To return this discussion to the present day, and Obama’s recent successes in several (sensationally) aggressive appearances, then, I’d suggest that a similar sort of tension marks the two Obama’s we’ve grown familiar with, if the pundits are to be believed. Call them the Campaign Obama and the Presiding Obama. If you’ve been paying attention to any of this the last few months, you’ll know that the Presiding Obama is a Big Disappointment relative to the Campaign Obama, largely because he doesn’t “fight back” or even, really, “fight at all.” Now, I hesitate the get into any of this, since it’s pretty easy to drift into what’s coming to be called “Obama apologist” mode, whereby any action at all by Mr.
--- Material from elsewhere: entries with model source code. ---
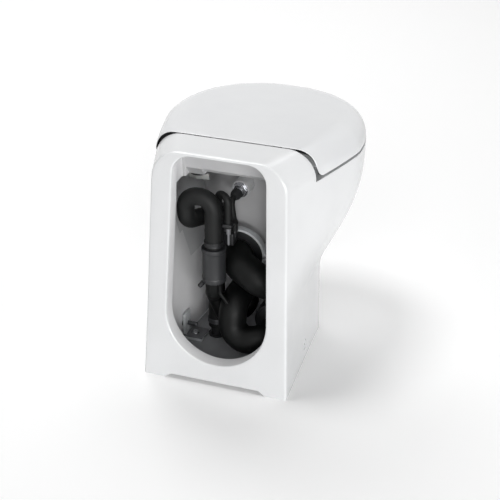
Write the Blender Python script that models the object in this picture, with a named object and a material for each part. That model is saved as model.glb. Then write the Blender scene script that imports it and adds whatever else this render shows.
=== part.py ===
import bmesh
import bpy
import numpy as np
from math import cos, pi, sin, sqrt, tan
from mathutils import Matrix, Vector

# The frame: the back wall of the body faces +Y, the nose faces -Y, up is +Z.
# Places are written as (across, depth, height): across grows to the right of a
# viewer who stands behind the toilet, depth grows from the back foot to the nose.

# Common clearances
gap = 0.0003
fit_gap = 0.0004
running_gap = 0.0006

# Main form of the ceramic body
body_depth = 0.449
rim_half_width = 0.183
spigot_height = 0.200
bowl_rise = 0.172
deck_rise = 0.053
rim_height = spigot_height + bowl_rise
deck_height = rim_height + deck_rise
deck_front = 0.111
back_lean = 0.036
back_half_floor = 0.134
back_half_top = 0.1175
back_edge_radius = 0.005
shoulder_start = 0.005
shoulder_radius = deck_rise - shoulder_start
body_wall = 0.010
rim_thickness = 0.020
deck_wall = 0.0107
back_wall = 0.026
bend_depth_share = 0.4944
bend_depth = body_depth * bend_depth_share

# Rows of the body as shares of the rim's height, the rim's half width and the body's
# depth: height, half width, depth of the widest place, depth of the nose
body_row_shares = [
    (0.0000, 0.6366, 0.5256, 0.6726),
    (0.2957, 0.6339, 0.5256, 0.6726),
    (0.3763, 0.6366, 0.5256, 0.6748),
    (0.4167, 0.6503, 0.5256, 0.6793),
    (0.4570, 0.6831, 0.5256, 0.6882),
    (0.5108, 0.7377, 0.5301, 0.7105),
    (0.5645, 0.7923, 0.5345, 0.7416),
    (0.6183, 0.8443, 0.5390, 0.7795),
    (0.6720, 0.8907, 0.5434, 0.8196),
    (0.7258, 0.9317, 0.5479, 0.8619),
    (0.7796, 0.9628, 0.5523, 0.8998),
    (0.8333, 0.9836, 0.5546, 0.9354),
    (0.8871, 0.9945, 0.5568, 0.9644),
    (0.9409, 0.9989, 0.5568, 0.9844),
    (1.0000, 1.0000, 0.5568, 1.0000),
]
body_rows = [
    (h * rim_height, w * rim_half_width, d * body_depth, n * body_depth)
    for h, w, d, n in body_row_shares
]
body_rows.append((deck_height, *body_rows[-1][1:]))
front_power_floor = 2.7
front_power_rim = 2.2

# Rear service opening and the recess in the back foot
opening_half_floor = 0.0962
opening_half_top = 0.0817
opening_bottom = 0.041
opening_arc_rise = 0.092
opening_arc_height = opening_bottom + opening_arc_rise
opening_top_wall = 0.0055
opening_top = deck_height - opening_top_wall
opening_corner = 0.033
opening_flare_share = 1.15
recess_height = 0.008
recess_half_top = 0.082
recess_half_floor = 0.095

# Hollow under the deck
pocket_half = 0.098
pocket_top = deck_height - deck_wall - gap
pocket_drop = 0.042
pocket_low = rim_height - pocket_drop

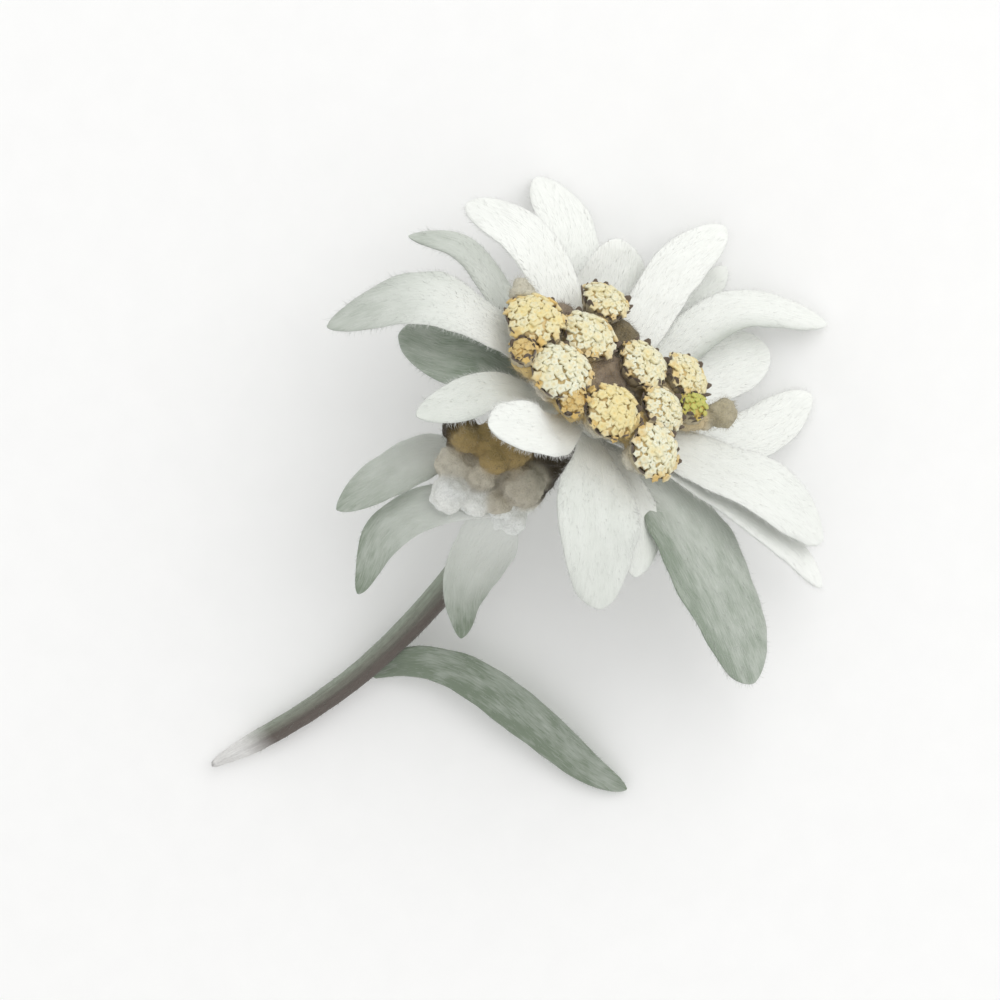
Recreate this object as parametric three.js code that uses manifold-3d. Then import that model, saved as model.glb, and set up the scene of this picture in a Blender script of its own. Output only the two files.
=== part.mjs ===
// An edelweiss cut with a short length of stem, lying on a surface.
//
// The plant is modelled the way it grows: +Z is the flower's own axis, the origin is where that axis meets
// the star of bracts, and azimuths turn from +X towards +Y. LEAN and ROLL then lay the whole plant down, so
// that it rests on the cut end of its stem and on the tips of two bracts, with its face turned up.
// All lengths are millimetres and all angles degrees.
import * as THREE from "three";
import { mergeVertices } from "three/addons/utils/BufferGeometryUtils.js";
import Module from "manifold-3d";

// How the plant lies. LEAN tips the flower's axis over from upright, and ROLL turns it about the ground's X.
const LEAN = 54;
const ROLL = 0.14;

// Clearance left wherever two separate pieces meet.
const GAP = 0.3;

// The stem leaves the flower straight, and bends over towards -X by STEM_BEND on the way down.
const STEM_LENGTH = 72.6; // from the origin to the cut
const STEM_BEND = 34.1;
const STEM_BEND_POWER = 1.3; // above 1, more of the bend is near the flower
const STEM_BOW = 4.4; // sideways bow of the stem, towards -Y
const STEM_BOW_POWER = 1.4; // above 1, the bow is greatest past the middle
const STEM_TOP_RADIUS = 1.75;
const STEM_END_RADIUS = 1.3;
const STEM_CUT_SLANT = 1.7; // how far the slanting cut runs along the stem, for each unit across it
const STEM_SIDES = 10;
const STEM_STEPS = 11;

// The neck is the swollen woolly top of the stem. It widens into the disc that carries the heads.
const NECK_LENGTH = 25.5;
const NECK_RADIUS = 2.4;
const DISC_RADIUS = 3.7;
const DISC_DEPTH = 1.2; // the disc's face lies this far below the origin
const FLARE_DEPTH = 10; // how far down the neck the flare of the disc reaches
const NECK_SIDES = 12;
const NECK_STEPS = 8;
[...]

Obama is justifiable for some reason, or is otherwise part of some grander strategy (whether for good or evil, the story switches depending on teller), and etc. We’ve heard it all before. For my part, I think plenty of what the Presiding Obama is doing policy-wise sucks. I also think it’s just a hard goddamn job. So I’ll deny Obama apologetics here and say I’m just floating an analogy. In any case, ever since the State of the Union, the recent energetic townhalls, and the now-legendary Enter the Dragon act Obama did on the House Republicans’ dumbassery in Baltimore, all you hear from the Democratic and liberal sites is that Obama’s got his groove back, and he’s takin’ it to ‘em, and This Is What We Wanted to See All Along.  (And really, House Republicans, when you walk through the garden, you better watch your step…I mean, Baltimore?). But. If I might map the Campaign Obama and the Presiding Obama onto my rough sketch of Good Night and Good Luck, I’d say that the Presiding Obama – the one who doesn’t fight, but goes about the prosaic and tedious business of governing – may be the more interesting. The 2010 campaign is revving up, with the Massachusetts fiasco serving as the wake-up call, I guess, so we could expect to see Campaign Obama return with all the speechifying and electricity. But the Boring-Ass Obama? That’s the guy I want to have a beer with. If we can bracket policy for just a second – always a fraught operation – what’s remarkable about the Presiding Obama is the attempt to circulate a different style or pace. And maybe what we need politically, what precedes policy, is the right metabolism for that kind of slowness, a desire for that level of boredom.

Apologetics and grand strategies aside, I do seem to remember that that’s sorta what the guy was  telling us all along.